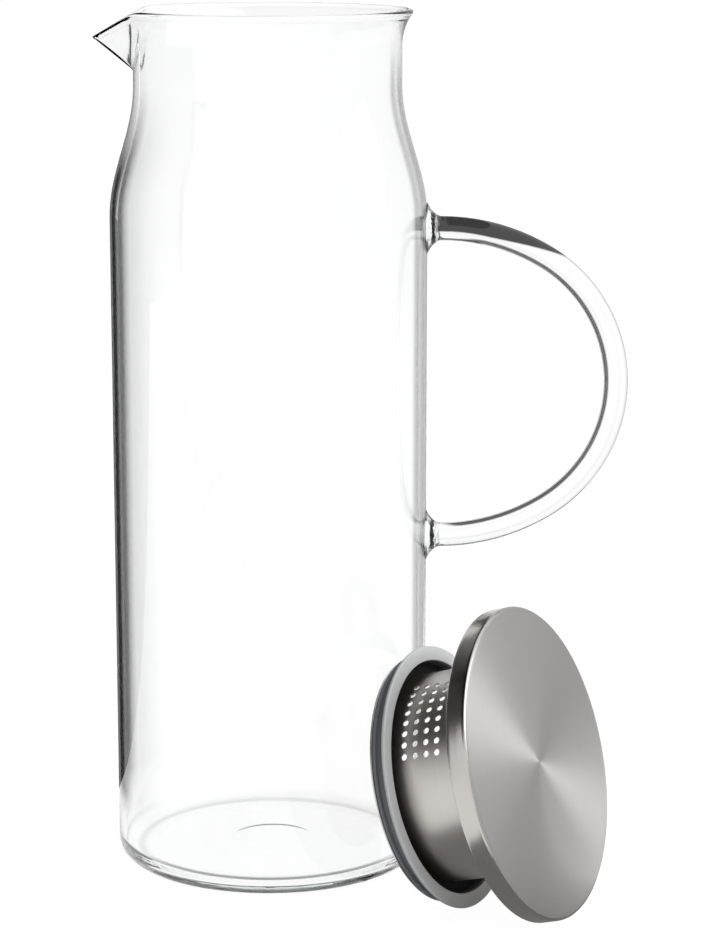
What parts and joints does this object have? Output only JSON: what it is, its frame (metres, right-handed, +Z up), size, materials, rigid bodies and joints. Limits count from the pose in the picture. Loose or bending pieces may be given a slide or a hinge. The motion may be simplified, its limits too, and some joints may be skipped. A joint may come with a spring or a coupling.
{
  "type": "glass pitcher with lid",
  "caption": "Tall clear glass pitcher with a pulled spout and a looped rod handle; its round steel lid with a perforated strainer tube and a soft gasket lies beside it.",
  "frame": {"origin": "middle of the foot, on the plane that the pitcher stands on", "axes": "+Z up along the pitcher's axis, -X towards the spout, +X towards the handle; the lid lies at +X, -Y"},
  "size_m": [0.1692, 0.155, 0.273],
  "materials": {
    "glass": "clear, fire-polished",
    "brushed_steel": "brushed, round on the cap's face",
    "silicone": "satin"
  },
  "bodies": {
    "pitcher": {"glass_body": "glass", "handle": "glass"},
    "gasket": {"gasket": "silicone"},
    "lid": {"lid_cap": "brushed_steel", "lid_liner": "brushed_steel", "strainer_tube": "brushed_steel", "retaining_ring": "brushed_steel"}
  },
  "joints": [
    {"name": "lid_lift", "type": "slide", "parent": "pitcher", "child": "gasket", "axis": [0, 0, 1], "range_m": [0, 0.3]},
    {"name": "lid_turn", "type": "hinge", "parent": "gasket", "child": "lid", "pos_m": [0.07811, -0.05886, 0.04635], "axis": [0.8647, -0.4218, 0.2726], "continuous": true}
  ]
}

» Task statement:
Reproduce the whole listing word for word.

» Exercise output:
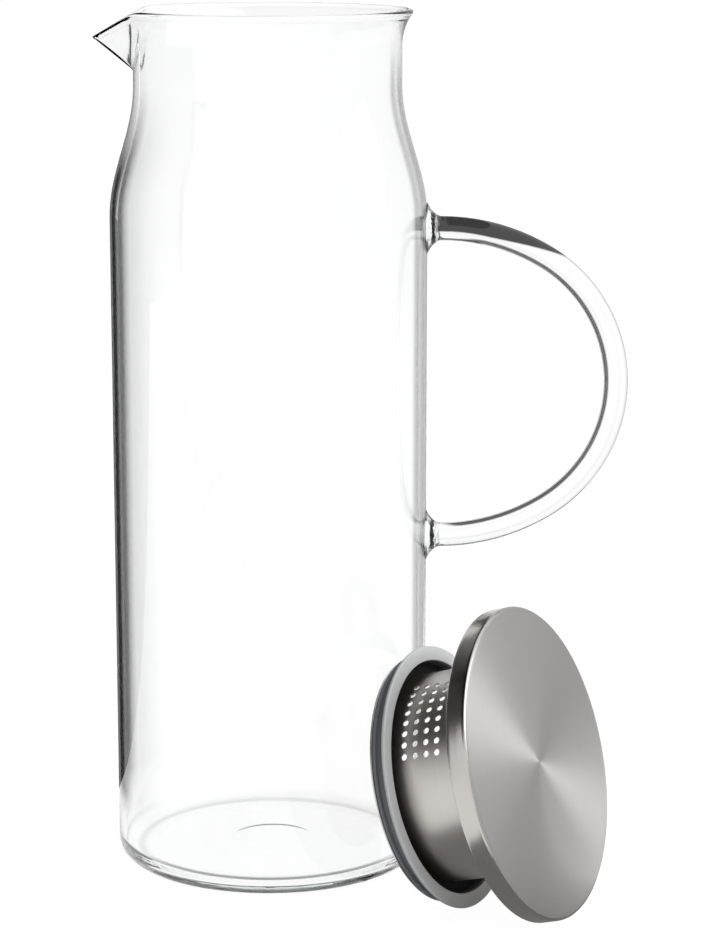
What parts and joints does this object have? Output only JSON: what it is, its frame (metres, right-handed, +Z up), size, materials, rigid bodies and joints. Limits count from the pose in the picture. Loose or bending pieces may be given a slide or a hinge. The motion may be simplified, its limits too, and some joints may be skipped. A joint may come with a spring or a coupling.
{
  "type": "glass pitcher with lid",
  "caption": "Tall clear glass pitcher with a pulled spout and a looped rod handle; its round steel lid with a perforated strainer tube and a soft gasket lies beside it.",
  "frame": {"origin": "middle of the foot, on the plane that the pitcher stands on", "axes": "+Z up along the pitcher's axis, -X towards the spout, +X towards the handle; the lid lies at +X, -Y"},
  "size_m": [0.1692, 0.155, 0.273],
  "materials": {
    "glass": "clear, fire-polished",
    "brushed_steel": "brushed, round on the cap's face",
    "silicone": "satin"
  },
  "bodies": {
    "pitcher": {"glass_body": "glass", "handle": "glass"},
    "gasket": {"gasket": "silicone"},
    "lid": {"lid_cap": "brushed_steel", "lid_liner": "brushed_steel", "strainer_tube": "brushed_steel", "retaining_ring": "brushed_steel"}
  },
  "joints": [
    {"name": "lid_lift", "type": "slide", "parent": "pitcher", "child": "gasket", "axis": [0, 0, 1], "range_m": [0, 0.3]},
    {"name": "lid_turn", "type": "hinge", "parent": "gasket", "child": "lid", "pos_m": [0.07811, -0.05886, 0.04635], "axis": [0.8647, -0.4218, 0.2726], "continuous": true}
  ]
}